According to Mander (p.143), the Sketchley and Adams trade directory of
1770 shows that the "predominating industry was still that of
lockmaking; no less than 118 names are listed under this head.
Bucklemaking follows, a very close second, with 116". He also deduces
that "lockmaking … had become very specialised. 24 different types of
lock are mentioned – from the ordinary gate lock to the secret bag lock
and the tea chest lock. Often a single person represents an entire
branch of the trade; John Ryley, for example, is the only man to be
described as a letter and baglock maker. George Fox, of Berry Street,
appears as a bitted and swallow bow lock maker, and Thurston Groom, of
Stafford Street, as the only outside box lock maker. The great majority,
however, appear to have been engaged in the manufacture of cabinet
locks; there are three times as many names under this head as under any
other, and, in addition, we find eight cabinet key makers listed".

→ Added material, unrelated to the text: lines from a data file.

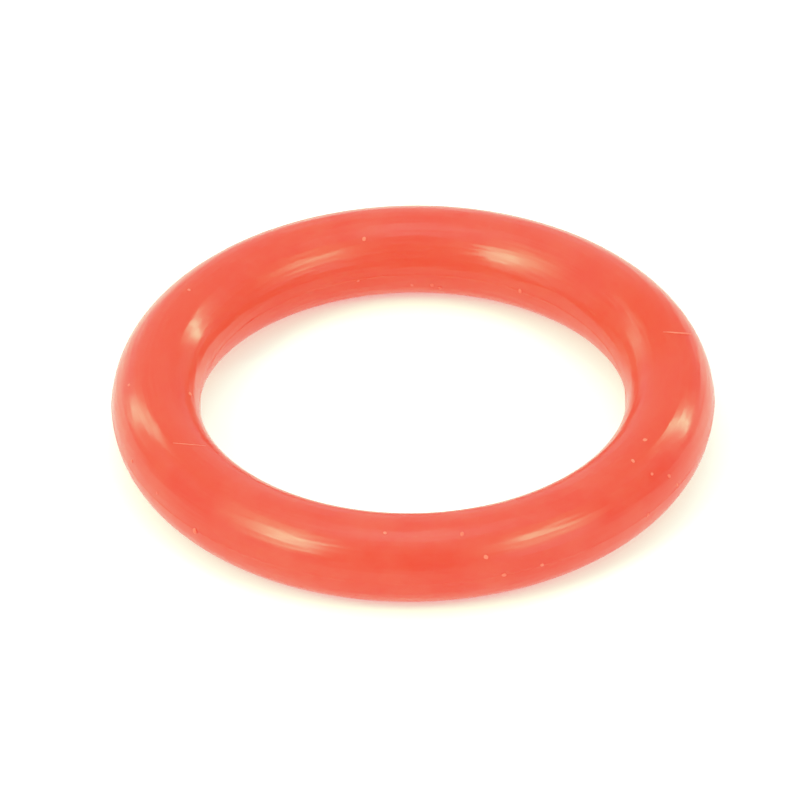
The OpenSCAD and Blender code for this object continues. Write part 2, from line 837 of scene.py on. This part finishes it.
@dataclass(frozen=True)
class PhotoView:
    """The camera. It looks down at the ring from the front, from far off through a long lens."""

    mean_radius: float
    elevation: float = math.radians(36.85)
    roll: float = math.radians(-0.83)
    distance: float = 0.92
    clip_factor: float = 10.0
    image_side_px: int = 800
    ring_centre_px: tuple[float, float] = (412.9, 401.8)
    mean_radius_px: float = 257.1
    sensor_mm: float = 36.0

    @property
    def metres_per_px(self) -> float:
        """Length at the ring's centre that one pixel spans."""
        return self.mean_radius / self.mean_radius_px

    @property
    def turn(self) -> Matrix:
        """The camera's turn.

        Returns:
            Its own right, up and backward directions as columns.
        """
        back = Vector((0.0, -math.cos(self.elevation), math.sin(self.elevation)))
        right = Vector((1.0, 0.0, 0.0))
        level = Matrix((right, back.cross(right), back)).transposed()
        return level @ Matrix.Rotation(self.roll, 3, "Z")

    @property
    def position(self) -> Vector:
        """Where the camera stands, which puts the ring's centre on its pixel.

        Returns:
            The place.
        """
        right, up, back = self.turn.transposed()
        middle = self.image_side_px / 2
        aside = (middle - self.ring_centre_px[0]) * self.metres_per_px
        above = (self.ring_centre_px[1] - middle) * self.metres_per_px
        return back * self.distance + right * aside + up * above

    @property
    def lens_mm(self) -> float:
        """Focal length that gives the ring its size in the picture."""
        return self.sensor_mm * self.distance / (self.image_side_px * self.metres_per_px)

    def ray(self, x_px: float, y_px: float) -> Vector:
        """Direction in which the camera sees a pixel.

        Args:
            x_px: Pixels from the picture's left edge.
            y_px: Pixels from its top edge.

        Returns:
            The direction, of length 1.
        """
        right, up, back = self.turn.transposed()
        middle = self.image_side_px / 2
        per_px = self.sensor_mm / self.lens_mm / self.image_side_px
        return ((x_px - middle) * per_px * right + (middle - y_px) * per_px * up - back).normalized()

    def build(self) -> bpy.types.Object:
        """Makes the camera and hands it to the scene.

        Returns:
            The camera.
        """
        data = bpy.data.cameras.new("camera")
        data.sensor_width = self.sensor_mm
        data.lens = self.lens_mm
        data.clip_start = self.distance / self.clip_factor
        data.clip_end = self.distance * self.clip_factor
        camera = bpy.data.objects.new("camera", data)
        camera.matrix_world = Matrix.Translation(self.position) @ self.turn.to_4x4()
        bpy.context.scene.collection.objects.link(camera)
        bpy.context.scene.camera = camera
        return camera


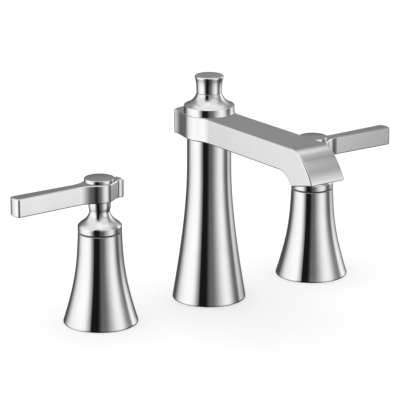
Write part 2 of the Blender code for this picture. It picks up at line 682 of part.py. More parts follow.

Of course the brief entries in the directory may cover the fact that
the makers named could and did make other types of lock, the named one
being their preference or speciality. In any case our local lock makers
were renowned for their ingenuity as well as their skills and several
patents were taken out by local men even before the large manufacturers
moved in.
George Price (1856) noted that in 1770 that the numbers of lock making
concerns was:
Wolverhampton 134
Bilston 8
Willenhall 148
By 1855 he records that Willenhall’s slight ascendancy had become a
predominance:
Wolverhampton 110
Bilston 002
Willenhall 340
These raw numbers are not as revealing as they might be – the value of
the trade in each area might have been more informative – but they do
seem to indicate that, during the period covered, Willenhall established
the ascendancy it ever after maintained.